Problem requirements = Using the data below, output the first line and every line after it up to and including the line containing "return seat_plane * (Pos(TOGGLE_X, 0, 0)", exactly as written and with nothing added.

Data =
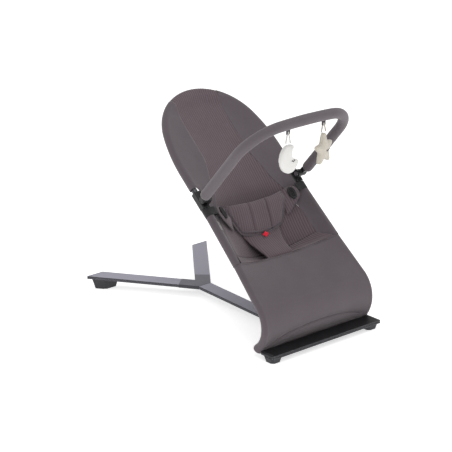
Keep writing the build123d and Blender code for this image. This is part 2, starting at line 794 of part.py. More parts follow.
def pad_loft(stations, thick, crown):
    """A pad across the seat that is thicker in the middle than at its edges."""
    wires = []
    for s, half, low in stations:
        points = [
            (-half, low), (0, low), (half, low), (half, low + thick * 0.5),
            (half * 0.6, low + thick), (0, low + thick + crown), (-half * 0.6, low + thick),
            (-half, low + thick * 0.5),
        ]
        wires.append(Wire.make_polygon([seat_point(x, s, n) for x, n in points], close=True))
    return Solid.make_loft(wires, ruled=True)


def turn_in(body):
    """Turns a flat harness piece about the line up the seat through the toggle's middle."""
    return seat_plane * (Pos(TOGGLE_X, 0, 0) * Rot(0, -WING_TILT, 0) * Pos(-TOGGLE_X, 0, 0) * body)


def make_harness_wing():
    """The side tab of the harness with a loop hole for the toggle, turned in to the baby."""
    body = block(TOGGLE_X - 19, TOGGLE_X + 20, TOGGLE_S - 19, TOGGLE_S + 19, -4, 0)
    body = fillet(body.edges().filter_by(Axis.Z), 9)
    body -= Pos(TOGGLE_X, TOGGLE_S, 0) * extrude(Ellipse(12, 15), 30, both=True)
    return turn_in(body)


def make_toggle():
    """An oval button with a bar for the webbing."""
    body = Pos(TOGGLE_X, TOGGLE_S, 0) * extrude(Ellipse(13.5, 19.5), 6)
    body = fillet(body.edges(), 1.8)
    for side in (-5, 5):
        x = TOGGLE_X + side
        body -= block(x - 2, x + 2, TOGGLE_S - 11, TOGGLE_S + 11, -1, 8)
    return turn_in(Pos(0, 0, 0.4) * body)


def make_side_strap():
    """Webbing round the side tube and in to the toggle."""
    ring = rod((LOOP_X, 286, 0), (LOOP_X, 311, 0), 12.2)
    ring -= rod((LOOP_X, 280, 0), (LOOP_X, 320, 0), SLEEVE_R + 0.6)
    tail = block(146, 162.5, 288, 309, 1.5, 3.5)
    tail -= rod((LOOP_X, 280, 0), (LOOP_X, 320, 0), 11)
    return seat_plane * (ring + tail)


def make_harness_tag():
    outline = [(-8, 214), (0, 206), (8, 214), (0, 222)]
    return seat_plane * (Pos(0, 0, -29) * plate(outline, 0, 1.2))


def make_care_label():
    """A small blank label sewn beside the left rail."""
    return seat_plane * block(-160, -148, 244, 268, -0.5, 0.1)


# ---------------------------------------------------------------- toy arch
def arch_path(start_n):
    """Centre line of the arch, in a plane square to the seat's back."""
    return FilletPolyline(
        seat_point(ARCH_X, ARCH_S, start_n), seat_point(ARCH_CORNER_X, ARCH_S, ARCH_CORNER),
        seat_point(0, ARCH_S, ARCH_TOP), seat_point(-ARCH_CORNER_X, ARCH_S, ARCH_CORNER),
        seat_point(-ARCH_X, ARCH_S, start_n), radius=[ARCH_CORNER_R, ARCH_CROWN_R, ARCH_CORNER_R],
    )


def make_end_fitting():
    """The arch's moulded foot: a disc at the pivot, a neck and a plug in the tube."""
    x0, x1 = 170, 188
    disc = rod((x0, ARCH_S, ARCH_PIVOT), (x1, ARCH_S, ARCH_PIVOT), 10)
    disc = fillet(disc.edges().filter_by(GeomType.CIRCLE), 1.5)
    neck = block(x0 + 4, x1 + 4, ARCH_S - 7, ARCH_S + 7, ARCH_PIVOT, ARCH_SLEEVE_START - 1)
    plug = rod((ARCH_X, ARCH_S, ARCH_PIVOT + 8), (ARCH_X, ARCH_S, 75), 5.2)
    body = disc + neck + plug
    body -= rod((150, ARCH_S, ARCH_PIVOT), (180, ARCH_S, ARCH_PIVOT), 4)
    return seat_plane * body


def make_pivot_pin():
    pin = rod((158, ARCH_S, ARCH_PIVOT), (180, ARCH_S, ARCH_PIVOT), 4)
    head = rod((156.5, ARCH_S, ARCH_PIVOT), (159.6, ARCH_S, ARCH_PIVOT), 6.5)
    return seat_plane * (pin + head)


def toy_hanger(x):
    """The arch's centre above a toy."""
    drop = (ARCH_TOP - ARCH_CORNER) * abs(x) / ARCH_CORNER_X
    return seat_point(x, ARCH_S, ARCH_TOP - drop)


def make_toy_tabs():
    """Two webbing tabs under the arch, each with an eye for a toy's ribbon."""
    tabs = []
    for x in (-TOY_X, TOY_X):
        top = toy_hanger(x)
        tab = block(x - 6, x + 6, top.Y - 1.5, top.Y + 1.5, top.Z - 27, top.Z - 14.6)
        eye = top.Z - TOY_PIVOT_DROP
        tabs.append(tab - rod((x - 9, top.Y, eye), (x + 9, top.Y, eye), 0.9))
        tabs[-1] -= block(x - 3.6, x + 3.6, top.Y - 5, top.Y + 5, top.Z - 30, eye + 2.4)
    return tabs


def make_ribbon(x, drop):
    """A folded ribbon on the tab's eye, down to the toy, with the cross thread it hangs on."""
    top = toy_hanger(x)
    eye = top.Z - TOY_PIVOT_DROP
    ribbon = block(x - 3, x + 3, top.Y - 1, top.Y + 1, top.Z - drop, eye + 1)
    return ribbon + rod((x - 5.4, top.Y, eye), (x + 5.4, top.Y, eye), 0.5)


def make_moon():
    """A crescent that opens to the right."""
    top = toy_hanger(-TOY_X)
    outer_r = MOON_TALL / 2
    disc = Circle(outer_r) - Pos(outer_r * 0.62, 0) * Circle(outer_r * 0.72)
    body = extrude(disc, TOY_THICK / 2, both=True)
    body -= block(outer_r * 0.5, outer_r, -80, 80, -40, 40)
    plane = Plane(origin=(-TOY_X + 10, top.Y, top.Z - MOON_TOP_DROP - outer_r), x_dir=(1, 0, 0),
                  z_dir=(0, -1, 0))
    return plane * body


def make_star():
    """A plump star with five blunt points, turned a little to the right."""
    top = toy_hanger(TOY_X)
    radius = STAR_TALL / (1 + math.cos(math.radians(36)))
    points = []
    for k in range(10):
        angle = math.radians(90 + 36 * k)
        reach = radius if k % 2 == 0 else radius * 0.52
        points.append((reach * math.cos(angle), reach * math.sin(angle)))
    body = extrude(make_face(Polyline(*points, close=True)), TOY_THICK / 2, both=True)
    body = fillet(body.edges().filter_by(Axis.Z), 5)
    turn = math.radians(STAR_TURN)
    plane = Plane(origin=(TOY_X, top.Y, top.Z - STAR_TOP_DROP - radius),
                  x_dir=(math.cos(turn), math.sin(turn), 0),
                  z_dir=(math.sin(turn), -math.cos(turn), 0))
    return plane * body


# ---------------------------------------------------------------- write the sub-parts
os.makedirs("parts", exist_ok=True)

save("front_crossbar", make_crossbar())
save_group("crossbar_caps", both(make_crossbar_cap()))
save_pair("front_foot", make_front_foot())
save("spine", make_spine())
save("spine_wedge", make_spine_wedge())
save("arm_hub", make_hub())
save_group("hub_screws", make_hub_screws())
save_pair("rear_arm", make_arm())
save_group("arm_caps", both(make_arm_cap()))
save_pair("rear_foot", make_rear_foot())
save_group("base_screws", make_base_screws() + make_lock_screws())
save_pair("hinge_bearing", make_hinge_bearing())

save("hinge_tube", make_hinge_tube())
save("recline_sector", make_recline_sector())
save("lock_bracket", make_lock_bracket())
save("plunger_sleeve", make_plunger_sleeve())
save("plunger_spring", make_plunger_spring())
save("plunger_pin", make_plunger_pin())
save("plunger_knob", make_plunger_knob())

save_pair("corner_elbow", make_corner_elbow())
save_pair("lower_tube", tube_along(lower_path(), TUBE_R, TUBE_R - TUBE_WALL))
save("upper_tube", tube_along(loop_path(340), TUBE_R, TUBE_R - TUBE_WALL))
save_pair("tube_coupler", make_coupler())
save_group("coupler_screws", make_coupler_screws())

save("centre_panel", make_centre_panel())
save_pair("side_panel", make_side_panel())
save("pocket_front", make_pocket_front())
save("apron", make_apron())
save("apron_foot", make_apron_foot())
save_group("apron_hem", make_apron_hem())
save_pair("lower_sleeve", make_lower_sleeve())
save("upper_sleeve", tube_along(loop_path(COUPLER_HIGH + 1), SLEEVE_R, TUBE_R + SLEEVE_GAP))
save("care_label", make_care_label())

save("harness_flap", pad_loft(flap_stations, 8, 4))
save("crotch_strap", pad_loft(strap_stations, 4, 1))
save_group("harness_wings", both(make_harness_wing()))
save_pair("toggle", make_toggle())
save_pair("side_strap", make_side_strap())
save("harness_tag", make_harness_tag())

save("arch_tube", tube_along(arch_path(ARCH_SLEEVE_START), ARCH_TUBE_R, 5.5))
save("arch_sleeve", tube_along(arch_path(ARCH_SLEEVE_START), ARCH_SLEEVE_R, ARCH_TUBE_R + SLEEVE_GAP))
save_pair("arch_fitting", make_end_fitting())
save_group("arch_pins", both(make_pivot_pin()))
save_group("toy_tabs", make_toy_tabs())
save("moon_plush", make_moon())
save("moon_ribbon", make_ribbon(-TOY_X, MOON_TOP_DROP - 0.5))
save("star_plush", make_star())
save("star_ribbon", make_ribbon(TOY_X, STAR_TOP_DROP - 0.5))
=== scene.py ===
import math

import bmesh
import bpy
import numpy as np
from mathutils import Matrix, Vector, noise
from mathutils.bvhtree import BVHTree


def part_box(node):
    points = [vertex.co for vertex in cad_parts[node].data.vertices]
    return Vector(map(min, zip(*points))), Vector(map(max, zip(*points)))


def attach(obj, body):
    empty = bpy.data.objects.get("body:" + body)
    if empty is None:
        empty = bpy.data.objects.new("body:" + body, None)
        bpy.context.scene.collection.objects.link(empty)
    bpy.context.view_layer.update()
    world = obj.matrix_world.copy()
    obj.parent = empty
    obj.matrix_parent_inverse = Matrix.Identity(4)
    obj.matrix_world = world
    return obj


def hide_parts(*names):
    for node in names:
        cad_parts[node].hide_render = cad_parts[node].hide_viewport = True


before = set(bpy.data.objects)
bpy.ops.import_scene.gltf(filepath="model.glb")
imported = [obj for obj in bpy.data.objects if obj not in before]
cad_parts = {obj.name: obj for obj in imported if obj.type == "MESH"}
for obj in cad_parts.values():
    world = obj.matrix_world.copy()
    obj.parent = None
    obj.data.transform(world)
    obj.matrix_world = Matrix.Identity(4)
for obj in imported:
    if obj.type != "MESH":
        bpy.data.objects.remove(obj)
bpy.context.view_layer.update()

# A baby's bouncer seat: the finished cover, harness, toy arch and toys round the frame.
# Shapes are worked out in millimetres and placed in metres.
MM = 0.001
BAR_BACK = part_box("front_crossbar")[1].y / MM

# ---- the seat's own frame: x across, s up the back, n out towards the baby ----
TILT = math.radians(41.2)
ACROSS = np.array((1.0, 0.0, 0.0))
UP = np.array((0.0, math.cos(TILT), math.sin(TILT)))
OUT = np.array((0.0, -math.sin(TILT), math.cos(TILT)))
SEAT_ORIGIN = np.array((0.0, BAR_BACK + 20, 147.0))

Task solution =
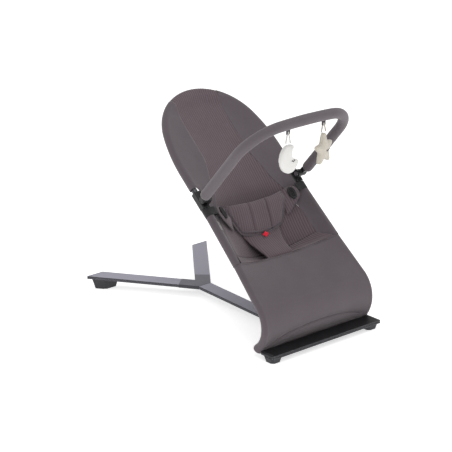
Keep writing the build123d and Blender code for this image. This is part 2, starting at line 794 of part.py. More parts follow.
def pad_loft(stations, thick, crown):
    """A pad across the seat that is thicker in the middle than at its edges."""
    wires = []
    for s, half, low in stations:
        points = [
            (-half, low), (0, low), (half, low), (half, low + thick * 0.5),
            (half * 0.6, low + thick), (0, low + thick + crown), (-half * 0.6, low + thick),
            (-half, low + thick * 0.5),
        ]
        wires.append(Wire.make_polygon([seat_point(x, s, n) for x, n in points], close=True))
    return Solid.make_loft(wires, ruled=True)


def turn_in(body):
    """Turns a flat harness piece about the line up the seat through the toggle's middle."""
    return seat_plane * (Pos(TOGGLE_X, 0, 0) * Rot(0, -WING_TILT, 0) * Pos(-TOGGLE_X, 0, 0) * body)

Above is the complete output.